Working with partners SITA (the waste management company, not the information and communications one), EADS CCR, Sogerma Services and the Prefecture des Hautes-Pyrenees, Airbus will set up a facility in southwest France at Tarbes Airport, where procedures for the decommissioning and recycling of aircraft in environmentally controlled conditions will be tested. Called PAMELA (Process for Advanced Management of End-of-Life of Aircraft), the EUR2.4 million project aims to set best practice in this field while demonstrating that 85 percent to 95 percent of aircraft components can be recycled, reused or recovered.
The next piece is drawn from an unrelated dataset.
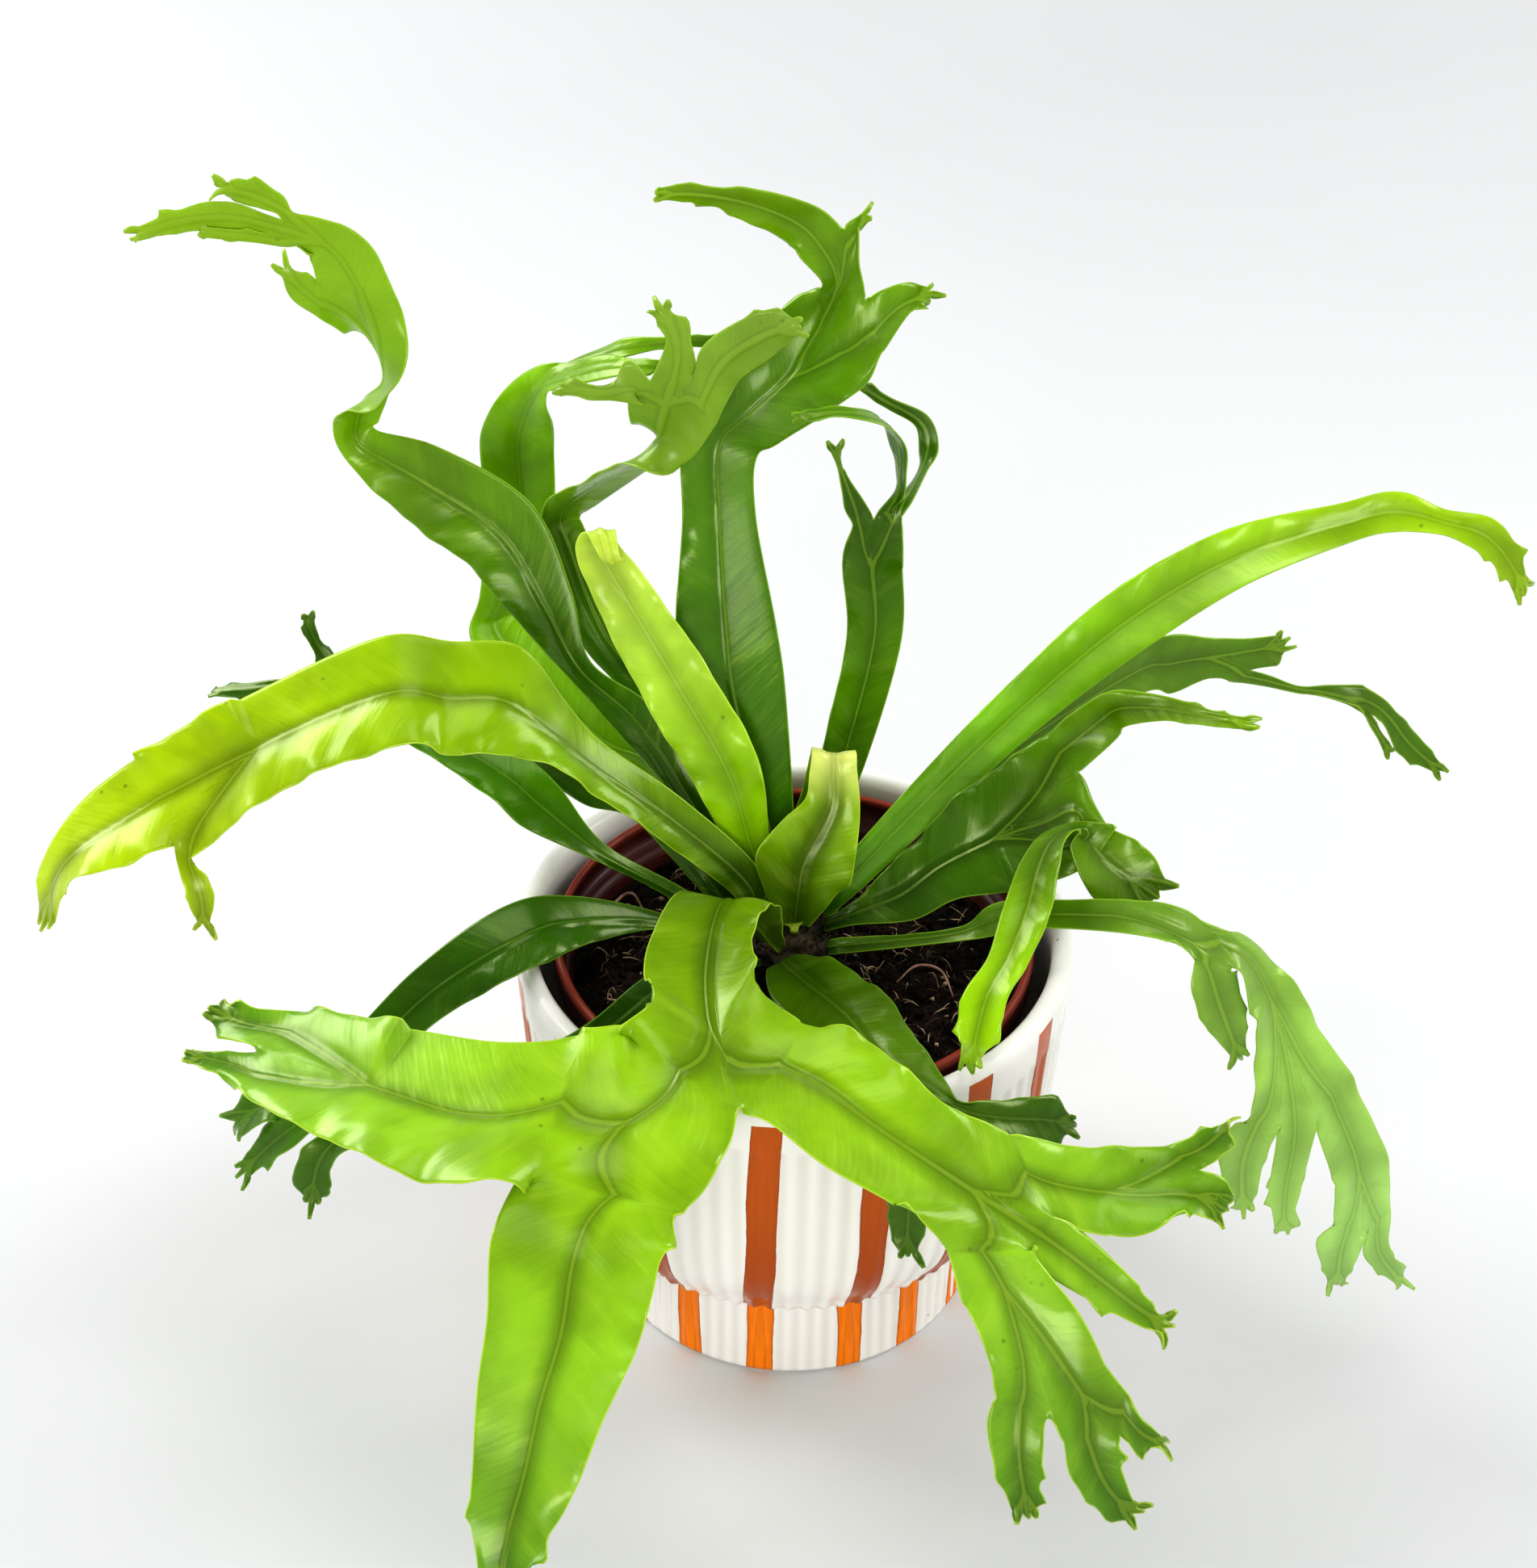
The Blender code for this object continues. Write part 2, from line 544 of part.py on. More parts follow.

Airbus' Julien Dezombre, PAMELA Project's technical manager, said the objective of PAMELA is to set a benchmark for the safe and environmentally friendly management of end-of-life aircraft, covering the whole process from storage at decommissioning, disassembling and dismantling to the recycling or elimination of constituent materials.

"That's why we wanted to share this project with waste management companies like SITA," said Dezombre, "because they specialize in processes to recycle and recover used materials - for example, plastics, tires and batteries.

"The first A300 aircraft, which should arrive at Tarbes in the next few months, will be used to establish the best method of dismantling the airframe; in particular, the best way to section the airframe to assist the separation of different materials. Indeed, the project allows us up to two years to innovate and develop the most efficient processes."

Airbus' Jean-Baptiste Gambini, director, material process and customer support, believes it would be possible to recycle most of the airframe, depending on process investment.

"Most of the wing and fuselage structures are primarily aluminum," he said. "Okay, they all have protective coatings, but this can be tackled once the metal has been melted. Batteries can also cause problems, but they can be broken down into constituent parts and materials, separated and sorted. In principle, there's nothing that can't be recycled," said Gambini.

Airbus itself will not be involved in developing recycling processes but, as an aircraft manufacturer, can provide the precise location of different materials and the knowledge to assist disassembly - for example, the best way to remove the wings, tail-plane etc., to facilitate the most efficient separation of different materials. Much will be learned from cutting up the first airframe which, as a learning exercise, is expected to take two to three days.

At Tarbes, aircraft will be drained of their fluid and part-disassembled - engines, pylons, landing gears, avionic boxes, flight controls, batteries and hydraulic pumps removed - before the airframes are divided (outside) into manageable pieces. Engine recycling is not included in the PAMELA project, so that should be carried out separately by other contractors.